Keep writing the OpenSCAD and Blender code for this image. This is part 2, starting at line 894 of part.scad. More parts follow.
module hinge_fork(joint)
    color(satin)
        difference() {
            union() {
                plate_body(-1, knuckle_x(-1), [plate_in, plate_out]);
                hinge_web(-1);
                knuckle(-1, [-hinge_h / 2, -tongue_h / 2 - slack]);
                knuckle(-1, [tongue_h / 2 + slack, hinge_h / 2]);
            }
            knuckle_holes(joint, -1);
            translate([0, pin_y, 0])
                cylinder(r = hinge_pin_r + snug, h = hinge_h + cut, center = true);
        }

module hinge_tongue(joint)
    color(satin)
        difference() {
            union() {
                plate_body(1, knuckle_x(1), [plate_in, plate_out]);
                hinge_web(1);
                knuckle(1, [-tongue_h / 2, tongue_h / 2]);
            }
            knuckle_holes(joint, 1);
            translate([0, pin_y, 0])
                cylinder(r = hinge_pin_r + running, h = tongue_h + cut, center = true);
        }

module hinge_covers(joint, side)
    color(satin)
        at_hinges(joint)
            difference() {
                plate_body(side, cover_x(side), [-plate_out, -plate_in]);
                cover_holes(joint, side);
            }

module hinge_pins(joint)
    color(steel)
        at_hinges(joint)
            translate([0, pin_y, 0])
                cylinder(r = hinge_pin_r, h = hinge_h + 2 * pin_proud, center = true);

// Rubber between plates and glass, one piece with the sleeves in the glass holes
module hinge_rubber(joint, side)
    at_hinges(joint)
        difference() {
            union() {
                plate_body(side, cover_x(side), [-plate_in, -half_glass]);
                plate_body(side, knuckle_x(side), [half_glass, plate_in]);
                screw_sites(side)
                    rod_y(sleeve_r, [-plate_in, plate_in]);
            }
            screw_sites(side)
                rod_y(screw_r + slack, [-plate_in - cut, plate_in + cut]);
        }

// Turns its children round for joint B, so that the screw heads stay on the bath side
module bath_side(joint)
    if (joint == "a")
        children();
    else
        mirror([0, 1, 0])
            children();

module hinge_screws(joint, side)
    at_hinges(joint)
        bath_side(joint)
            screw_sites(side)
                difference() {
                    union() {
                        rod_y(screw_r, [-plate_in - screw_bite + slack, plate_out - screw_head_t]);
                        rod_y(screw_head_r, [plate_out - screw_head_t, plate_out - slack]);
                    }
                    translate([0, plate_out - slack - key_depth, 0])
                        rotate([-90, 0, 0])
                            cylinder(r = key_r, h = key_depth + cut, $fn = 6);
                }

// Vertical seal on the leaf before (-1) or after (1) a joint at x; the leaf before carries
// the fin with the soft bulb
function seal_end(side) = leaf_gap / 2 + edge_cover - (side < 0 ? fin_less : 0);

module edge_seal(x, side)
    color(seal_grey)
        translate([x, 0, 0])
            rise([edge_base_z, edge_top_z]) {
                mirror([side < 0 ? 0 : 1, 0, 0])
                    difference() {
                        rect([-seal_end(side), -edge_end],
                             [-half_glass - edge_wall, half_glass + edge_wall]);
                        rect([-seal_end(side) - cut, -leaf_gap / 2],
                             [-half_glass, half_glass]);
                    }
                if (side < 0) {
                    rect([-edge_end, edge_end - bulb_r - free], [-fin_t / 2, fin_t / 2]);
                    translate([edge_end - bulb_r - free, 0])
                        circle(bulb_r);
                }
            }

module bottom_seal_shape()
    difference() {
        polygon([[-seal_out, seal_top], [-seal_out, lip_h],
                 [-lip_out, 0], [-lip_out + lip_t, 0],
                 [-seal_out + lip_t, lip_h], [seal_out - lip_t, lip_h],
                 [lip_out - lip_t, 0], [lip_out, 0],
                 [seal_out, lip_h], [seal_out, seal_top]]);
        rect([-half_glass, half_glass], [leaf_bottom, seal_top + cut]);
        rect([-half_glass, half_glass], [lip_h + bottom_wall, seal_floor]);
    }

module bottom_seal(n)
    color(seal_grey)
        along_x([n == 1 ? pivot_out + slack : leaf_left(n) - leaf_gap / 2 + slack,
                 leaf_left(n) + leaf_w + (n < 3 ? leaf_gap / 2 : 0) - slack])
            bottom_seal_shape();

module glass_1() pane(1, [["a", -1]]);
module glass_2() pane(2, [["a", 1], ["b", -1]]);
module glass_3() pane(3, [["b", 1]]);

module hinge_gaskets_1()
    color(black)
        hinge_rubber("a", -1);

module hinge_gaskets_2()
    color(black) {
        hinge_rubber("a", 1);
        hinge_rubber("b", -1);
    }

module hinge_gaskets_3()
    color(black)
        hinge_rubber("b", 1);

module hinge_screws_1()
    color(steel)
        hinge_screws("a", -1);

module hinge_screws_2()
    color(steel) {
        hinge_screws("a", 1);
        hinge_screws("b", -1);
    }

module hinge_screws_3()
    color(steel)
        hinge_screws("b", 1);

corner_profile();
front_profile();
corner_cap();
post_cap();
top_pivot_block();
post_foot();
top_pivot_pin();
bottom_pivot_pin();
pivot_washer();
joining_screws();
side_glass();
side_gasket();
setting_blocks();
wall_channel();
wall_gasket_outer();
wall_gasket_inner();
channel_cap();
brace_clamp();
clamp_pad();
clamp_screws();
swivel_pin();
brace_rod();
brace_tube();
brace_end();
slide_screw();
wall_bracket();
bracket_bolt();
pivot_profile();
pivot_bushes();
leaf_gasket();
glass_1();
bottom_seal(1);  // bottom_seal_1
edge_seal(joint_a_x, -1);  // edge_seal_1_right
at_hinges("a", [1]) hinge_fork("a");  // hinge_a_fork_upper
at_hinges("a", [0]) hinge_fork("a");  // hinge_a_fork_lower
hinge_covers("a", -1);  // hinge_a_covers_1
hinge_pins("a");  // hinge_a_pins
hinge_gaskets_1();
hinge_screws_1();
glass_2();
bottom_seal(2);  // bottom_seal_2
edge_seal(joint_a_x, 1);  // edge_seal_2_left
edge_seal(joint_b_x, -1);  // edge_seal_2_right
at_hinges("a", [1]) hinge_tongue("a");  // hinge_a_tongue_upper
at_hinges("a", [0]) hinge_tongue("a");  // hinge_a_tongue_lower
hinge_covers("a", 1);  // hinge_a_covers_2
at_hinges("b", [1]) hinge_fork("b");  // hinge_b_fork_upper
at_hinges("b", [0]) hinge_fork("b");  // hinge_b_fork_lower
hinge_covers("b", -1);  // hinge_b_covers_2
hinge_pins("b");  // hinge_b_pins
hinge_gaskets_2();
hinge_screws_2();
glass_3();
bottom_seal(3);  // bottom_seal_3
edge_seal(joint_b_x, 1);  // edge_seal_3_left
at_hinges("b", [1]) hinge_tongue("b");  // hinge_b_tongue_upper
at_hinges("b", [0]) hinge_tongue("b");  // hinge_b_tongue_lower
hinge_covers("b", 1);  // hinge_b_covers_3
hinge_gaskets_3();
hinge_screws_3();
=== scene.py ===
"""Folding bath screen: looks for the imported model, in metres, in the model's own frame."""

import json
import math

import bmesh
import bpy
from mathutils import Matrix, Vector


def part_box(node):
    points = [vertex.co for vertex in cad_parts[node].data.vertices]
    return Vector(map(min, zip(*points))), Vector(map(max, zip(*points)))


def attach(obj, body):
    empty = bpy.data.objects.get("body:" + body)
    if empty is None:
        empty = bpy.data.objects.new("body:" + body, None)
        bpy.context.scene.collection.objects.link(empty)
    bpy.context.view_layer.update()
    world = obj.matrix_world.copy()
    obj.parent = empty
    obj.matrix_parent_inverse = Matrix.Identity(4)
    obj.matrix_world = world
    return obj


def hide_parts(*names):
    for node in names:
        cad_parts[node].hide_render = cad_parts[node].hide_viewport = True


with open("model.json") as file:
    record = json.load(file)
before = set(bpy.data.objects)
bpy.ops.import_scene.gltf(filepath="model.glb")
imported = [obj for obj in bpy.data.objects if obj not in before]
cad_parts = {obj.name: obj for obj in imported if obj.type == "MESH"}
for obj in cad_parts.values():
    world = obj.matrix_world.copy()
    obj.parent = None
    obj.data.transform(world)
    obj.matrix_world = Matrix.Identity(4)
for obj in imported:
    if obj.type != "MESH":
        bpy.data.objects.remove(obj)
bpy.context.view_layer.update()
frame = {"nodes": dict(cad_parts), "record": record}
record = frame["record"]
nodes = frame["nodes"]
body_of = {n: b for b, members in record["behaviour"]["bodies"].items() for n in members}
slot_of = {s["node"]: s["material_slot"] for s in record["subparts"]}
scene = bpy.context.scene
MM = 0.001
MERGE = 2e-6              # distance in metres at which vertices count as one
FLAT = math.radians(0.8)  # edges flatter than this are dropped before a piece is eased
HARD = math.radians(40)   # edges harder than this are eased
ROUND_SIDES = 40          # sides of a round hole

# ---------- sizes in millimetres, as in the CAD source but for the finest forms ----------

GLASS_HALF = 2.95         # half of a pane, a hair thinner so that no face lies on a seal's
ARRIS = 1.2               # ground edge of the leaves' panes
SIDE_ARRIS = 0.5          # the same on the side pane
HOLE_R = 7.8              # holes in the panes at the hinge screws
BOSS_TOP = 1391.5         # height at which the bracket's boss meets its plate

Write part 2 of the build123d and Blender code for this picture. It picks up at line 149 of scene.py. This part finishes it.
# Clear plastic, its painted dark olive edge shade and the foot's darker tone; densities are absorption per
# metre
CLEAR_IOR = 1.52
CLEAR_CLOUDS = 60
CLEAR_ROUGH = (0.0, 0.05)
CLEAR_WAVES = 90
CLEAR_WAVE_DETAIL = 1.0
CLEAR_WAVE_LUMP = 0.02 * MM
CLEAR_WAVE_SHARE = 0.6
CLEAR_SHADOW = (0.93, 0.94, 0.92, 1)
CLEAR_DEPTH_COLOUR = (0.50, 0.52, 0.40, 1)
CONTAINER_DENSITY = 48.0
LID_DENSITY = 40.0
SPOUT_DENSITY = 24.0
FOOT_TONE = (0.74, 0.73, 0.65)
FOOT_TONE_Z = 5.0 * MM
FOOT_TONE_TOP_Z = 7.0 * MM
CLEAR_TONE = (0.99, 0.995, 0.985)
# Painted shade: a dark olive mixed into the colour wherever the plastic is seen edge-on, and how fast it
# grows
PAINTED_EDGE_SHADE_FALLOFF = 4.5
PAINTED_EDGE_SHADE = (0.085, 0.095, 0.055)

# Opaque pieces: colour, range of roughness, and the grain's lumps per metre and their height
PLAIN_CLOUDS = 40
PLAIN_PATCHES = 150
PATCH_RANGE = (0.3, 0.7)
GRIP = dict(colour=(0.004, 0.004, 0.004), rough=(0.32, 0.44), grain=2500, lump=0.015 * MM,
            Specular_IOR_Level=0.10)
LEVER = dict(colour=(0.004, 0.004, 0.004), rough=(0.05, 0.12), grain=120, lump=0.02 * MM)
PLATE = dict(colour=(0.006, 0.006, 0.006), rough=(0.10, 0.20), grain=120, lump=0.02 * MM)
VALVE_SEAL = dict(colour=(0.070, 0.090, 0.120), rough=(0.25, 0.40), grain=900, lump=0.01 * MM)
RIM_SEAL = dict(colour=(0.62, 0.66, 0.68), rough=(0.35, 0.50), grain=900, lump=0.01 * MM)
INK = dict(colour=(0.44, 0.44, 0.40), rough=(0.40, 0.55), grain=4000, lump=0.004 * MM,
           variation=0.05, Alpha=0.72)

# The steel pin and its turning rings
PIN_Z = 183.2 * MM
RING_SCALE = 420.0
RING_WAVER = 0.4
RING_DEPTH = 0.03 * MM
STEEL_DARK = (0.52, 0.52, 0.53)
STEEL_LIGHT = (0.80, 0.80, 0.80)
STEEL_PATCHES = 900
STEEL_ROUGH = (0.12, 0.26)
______
(Stated goal)
Which lines hold the word "imported"? Return all of them from the records above.

(Output below)
"""Folding bath screen: looks for the imported model, in metres, in the model's own frame."""
imported = [obj for obj in bpy.data.objects if obj not in before]
cad_parts = {obj.name: obj for obj in imported if obj.type == "MESH"}
for obj in imported:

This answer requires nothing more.